Из замка нижнего выдвижного ящика торчал ключ. Я присела на корточки, убедилась, что ключ подходит ко всем ящикам. Вставила его обратно, выдвинула ящик. В нем лежали бумаги. Почему нет? Обычная рассеянность, банальный человеческий фактор. Говоря по-русски: и на старуху бывает проруха.
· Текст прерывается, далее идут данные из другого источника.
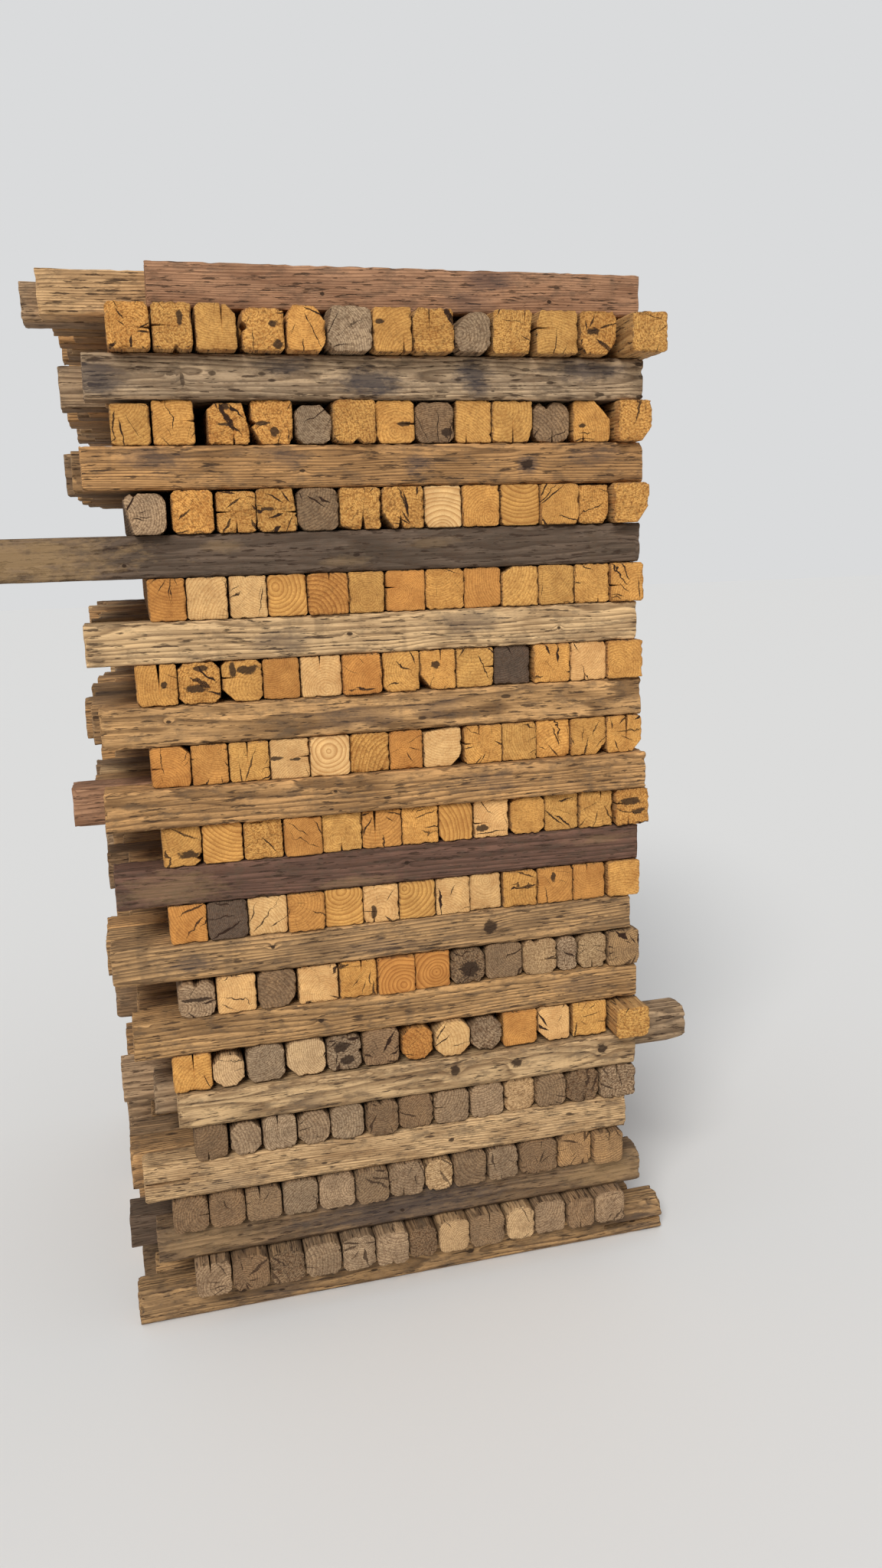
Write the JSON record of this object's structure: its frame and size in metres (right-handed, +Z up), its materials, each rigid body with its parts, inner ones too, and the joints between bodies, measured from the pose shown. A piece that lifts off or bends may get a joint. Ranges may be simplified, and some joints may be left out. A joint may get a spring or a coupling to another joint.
{
  "type": "stack of lumber",
  "caption": "Tall free-standing stack of reclaimed square timbers, piled in crossed courses that show long sides and sawn ends by turns.",
  "frame": {"origin": "on the floor, under the middle of the stack's bounding box", "axes": "+Z up; -Y is the front, where the long sides of the crosswise timbers and the sawn ends of the lengthwise timbers show; +X to the right of someone who faces the front"},
  "size_m": [1.369, 1.118, 2.025],
  "materials": {
    "long_sides": "dry sawn side grain, worn, with stains and nail holes",
    "sawn_ends": "fresh sawn end grain, golden, with drying cracks",
    "weathered_ends": "grey brown weathered end grain"
  },
  "bodies": {
    "root": {"course_01_crosswise": "long_sides", "course_02_lengthwise": "weathered_ends", "course_03_crosswise": "long_sides", "course_04_lengthwise": "weathered_ends", "course_05_crosswise": "long_sides", "course_06_lengthwise": "weathered_ends", "course_07_crosswise": "long_sides", "course_08_lengthwise": "sawn_ends", "course_09_crosswise": "long_sides", "course_10_lengthwise": "sawn_ends", "course_11_crosswise": "long_sides", "course_12_lengthwise": "sawn_ends", "course_13_crosswise": "long_sides", "course_14_lengthwise": "sawn_ends", "course_15_crosswise": "long_sides", "course_16_lengthwise": "sawn_ends", "course_17_crosswise": "long_sides", "course_18_lengthwise": "sawn_ends", "course_19_crosswise": "long_sides", "course_20_lengthwise": "sawn_ends", "course_21_crosswise": "long_sides", "course_22_lengthwise": "sawn_ends", "course_23_crosswise": "long_sides", "course_24_lengthwise": "sawn_ends", "course_25_crosswise": "long_sides", "course_26_lengthwise": "sawn_ends", "course_27_crosswise": "long_sides"}
  },
  "joints": []
}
Я извлекла из сумочки «домашнюю заготовку», сунула под стопку бумаг. Будет смешно, если Хансен засветил там свои пальчики. Но вроде не первый год в профессии. Задвинув ящик, я с сомнением уставилась на торчащий из скважины ключ. Почему я должна упрощать жизнь агентам ФБР? Заперла ящик, вынула ключ, затем выдвинула верхний и закопала ключ в коробочке с кнопками и скрепками. Не найдут – пусть выламывают. Идиотами надо быть, чтобы не заинтересоваться запертым ящиком при наличии двух незапертых.
Оставалась камера «Пентакс», которую я, отчаянно рискуя, принесла с собой. Сняла с полки несколько книг, засунула поглубже шпионский атрибут и вернула книги на место. Натянуто, но пойдет. Здесь все было натянуто! Почему Девенпорт держал в доме уничтожающие его улики? Почему на них нет его отпечатков пальцев? Но всему на свете можно найти объяснение – особенно когда начальство с ножом у горла требует найти «крота»…
Я на цыпочках отправилась к двери – и вдруг застыла, мурашки побежали по коже. У дома остановилась машина. Свет озарил задернутые шторы. Двигатель выключили, фары погасли. Я стояла, как статуя, ни жива, ни мертва. Хлопнули двери, несколько человек направились к крыльцу. Они не таились, действовали открыто. У них даже ключ имелся от входной двери!
Приглушенно переговариваясь, незнакомцы вошли в дом. Возможно, не по мою душу, иначе работали бы по-другому. Я готова была убить Хансена! Кто сказал, что ФБР нагрянет только завтра? Видимо, что-то изменилось в их планах.